▶ TASK TO CARRY OUT: From the listing that follows, extract every line and set it down unaltered.

▶ DATA LINES:
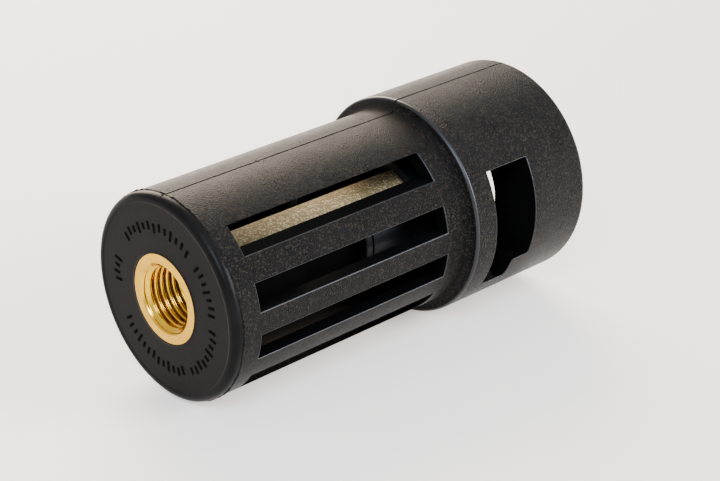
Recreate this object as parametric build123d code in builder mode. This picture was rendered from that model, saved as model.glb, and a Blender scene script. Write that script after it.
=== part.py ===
from build123d import *
import math
import os

# Pressure-washer adapter: a push-and-twist bayonet socket at one end, an internal pipe thread at the
# other. Millimetres. The axis is +Y, the origin is the middle of the thread's mouth on the front face,
# and the bayonet socket opens towards +Y. Angles are measured about the axis from +Z towards +X.

os.makedirs("parts", exist_ok=True)

# ---- housing: one moulding
LENGTH = 89.5
BODY_R = 19.9              # slotted body
COLLAR_LENGTH = 31.5
COLLAR_STEP = 2.3          # how far the collar stands out from the body
FRONT_WALL = 6.1           # also where the slots start
BODY_WALL = 3.0
FRONT_RIM_FILLET = 1.4
COLLAR_EDGE_FILLET = 0.5
COLLAR_ROOT_FILLET = 1.2
REAR_EDGE_FILLET = 1.5
BULKHEAD_SETBACK = 0.5     # the bulkhead's inner face stands this far in front of the collar
SLOT_SETBACK = 5.6         # from the slots' rear ends to the collar
CENTRE_BAR_SHARE = 0.226   # heights as shares of the body's radius: strip between the middle slots,
MIDDLE_SLOT_SHARE = 0.254  # middle slot,
SIDE_BAR_SHARE = 0.219     # strip between a middle slot and an outer one,
OUTER_SLOT_SHARE = 0.226   # outer slot
SOCKET_ROOM = 4.1          # radial, from the barrel to the socket's bore
SOCKET_LEAD_IN = 0.8
SOCKET_MOUTH_STEP = 0.2    # the mouth is this much wider than the bore, for the plug's own collar
SOCKET_MOUTH_SETBACK = 0.4 # from the spigot's tip to the mouth's step

# ---- bayonet window, on both sides of the collar
WINDOW_SETBACK = 5.5       # from the collar's front
WINDOW_WIDTH = 11.0        # along the axis, at the deep end where the plug's ear rests
TRACK_WIDTH = 6.5          # along the axis, in the narrow track that leads there
WINDOW_TOP_SHARE = 0.5     # heights as shares of the collar's radius
WINDOW_STEP_SHARE = -0.408
WINDOW_BOTTOM_SHARE = -0.595
WINDOW_INNER_X = 6.0       # the window's cut starts inside the bore
LANE_WALL = 2.9            # collar wall outside an entry lane
LANE_MIDDLE = 147.0        # degrees
LANE_WIDTH = 42.0          # degrees

# ---- brass insert
BARREL_R = 7.1
HEAD_STEP = 1.55           # how far the head stands out from the barrel
HEAD_LENGTH = 13.0
HEAD_TAPER = 1.0
FLANGE_STEP = 1.55         # moulded into the front wall, so the insert can't turn or pull out
FLANGE_START = 2.4
FLANGE_THICK = 1.8
FLANGE_NOTCHES = 8
FLANGE_NOTCH_R = 0.9
TIP_STEP = 0.6             # how far the tip is turned down from the barrel
TIP_PAST_SLEEVE = 6.4
TIP_CHAMFER = 0.7
THREAD_MINOR_R = 5.722     # G1/4, 19 threads to the inch
THREAD_MOUTH_CHAMFER = 0.35
THREAD_DEPTH = 12.5
CORE_BORE_R = 3.5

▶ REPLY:
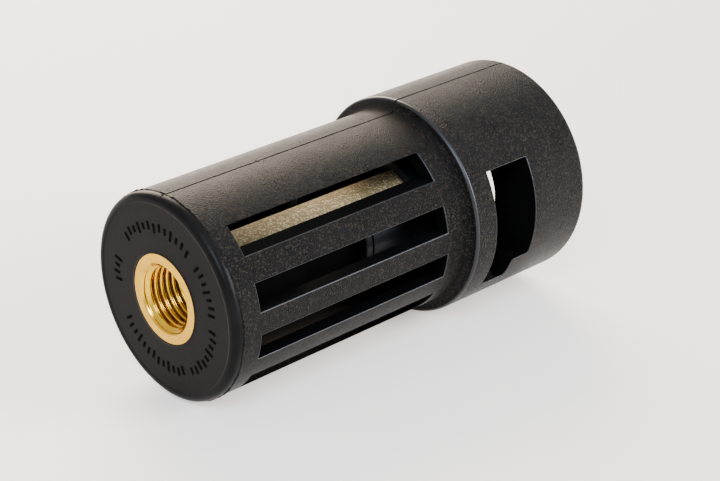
Recreate this object as parametric build123d code in builder mode. This picture was rendered from that model, saved as model.glb, and a Blender scene script. Write that script after it.
=== part.py ===
from build123d import *
import math
import os

# Pressure-washer adapter: a push-and-twist bayonet socket at one end, an internal pipe thread at the
# other. Millimetres. The axis is +Y, the origin is the middle of the thread's mouth on the front face,
# and the bayonet socket opens towards +Y. Angles are measured about the axis from +Z towards +X.

os.makedirs("parts", exist_ok=True)

# ---- housing: one moulding
LENGTH = 89.5
BODY_R = 19.9              # slotted body
COLLAR_LENGTH = 31.5
COLLAR_STEP = 2.3          # how far the collar stands out from the body
FRONT_WALL = 6.1           # also where the slots start
BODY_WALL = 3.0
FRONT_RIM_FILLET = 1.4
COLLAR_EDGE_FILLET = 0.5
COLLAR_ROOT_FILLET = 1.2
REAR_EDGE_FILLET = 1.5
BULKHEAD_SETBACK = 0.5     # the bulkhead's inner face stands this far in front of the collar
SLOT_SETBACK = 5.6         # from the slots' rear ends to the collar
CENTRE_BAR_SHARE = 0.226   # heights as shares of the body's radius: strip between the middle slots,
MIDDLE_SLOT_SHARE = 0.254  # middle slot,
SIDE_BAR_SHARE = 0.219     # strip between a middle slot and an outer one,
OUTER_SLOT_SHARE = 0.226   # outer slot
SOCKET_ROOM = 4.1          # radial, from the barrel to the socket's bore
SOCKET_LEAD_IN = 0.8
SOCKET_MOUTH_STEP = 0.2    # the mouth is this much wider than the bore, for the plug's own collar
SOCKET_MOUTH_SETBACK = 0.4 # from the spigot's tip to the mouth's step

# ---- bayonet window, on both sides of the collar
WINDOW_SETBACK = 5.5       # from the collar's front
WINDOW_WIDTH = 11.0        # along the axis, at the deep end where the plug's ear rests
TRACK_WIDTH = 6.5          # along the axis, in the narrow track that leads there
WINDOW_TOP_SHARE = 0.5     # heights as shares of the collar's radius
WINDOW_STEP_SHARE = -0.408
WINDOW_BOTTOM_SHARE = -0.595
WINDOW_INNER_X = 6.0       # the window's cut starts inside the bore
LANE_WALL = 2.9            # collar wall outside an entry lane
LANE_MIDDLE = 147.0        # degrees
LANE_WIDTH = 42.0          # degrees

# ---- brass insert
BARREL_R = 7.1
HEAD_STEP = 1.55           # how far the head stands out from the barrel
HEAD_LENGTH = 13.0
HEAD_TAPER = 1.0
FLANGE_STEP = 1.55         # moulded into the front wall, so the insert can't turn or pull out
FLANGE_START = 2.4
FLANGE_THICK = 1.8
FLANGE_NOTCHES = 8
FLANGE_NOTCH_R = 0.9
TIP_STEP = 0.6             # how far the tip is turned down from the barrel
TIP_PAST_SLEEVE = 6.4
TIP_CHAMFER = 0.7
THREAD_MINOR_R = 5.722     # G1/4, 19 threads to the inch
THREAD_MOUTH_CHAMFER = 0.35
THREAD_DEPTH = 12.5
CORE_BORE_R = 3.5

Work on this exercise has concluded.